I found some of the scenes (writing? directing? acting? hard to tell) groansome - the "I *can* walk! I CAN!!" scene and the "Your paintings, they are really good! No, they are really good!" lines, they bugged me. Look, ma! DRAMA!!!!

Visuals were fun, though.

The Josephine Baker thing... I don't want to admit how much that lit my fire. Wooooo.

But the best scene is right near the front, with a bunch of Quay Brothers animation in the middle of it. Gold dust and impaling.
 
 
The Return Of Rothkoid
21:00 / 30.12.02
Grant: you're so right about the crash scene. So much better than the anims in the "Diego does America" bit, I thought.

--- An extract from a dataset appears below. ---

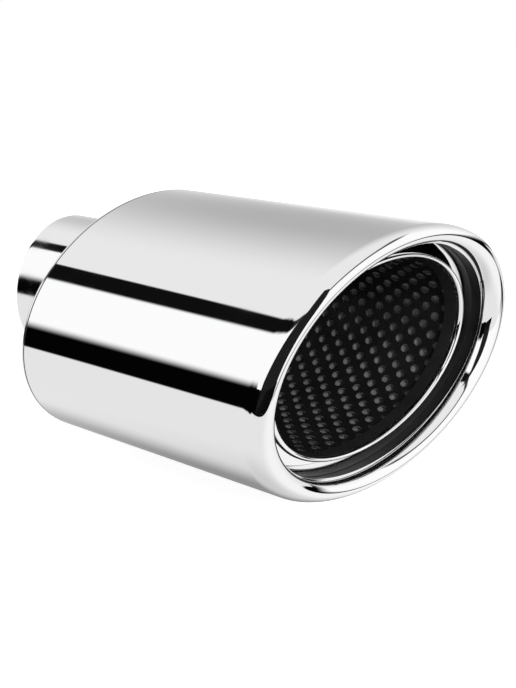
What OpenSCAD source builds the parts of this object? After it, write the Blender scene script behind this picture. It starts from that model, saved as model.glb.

Perhaps Taymor's theatrical history is coming through in the weaker scenes you suggest? The "look! Walking!" bit seemed to me to be very much a theatre-based thing; it didn't feel like anything filmic at all. (FWIW, I thought that the end of Shadow Of The Vampire did this too; like they'd workshopped it in a specific space a little too much.) Titus suffered from this on occasion, too; but I guess that was her bringing her stage production to the screen, so it's probably a little more excusable.

[rot] So now, what about a Mendes-directed film of his revival of Cabaret - with more Alan Cummings action? I'd be up for that, baybee. [/rot]
 
 
bjacques
07:18 / 31.12.02
From Dusk 'Til Dawn has great Salma Hayek action in it.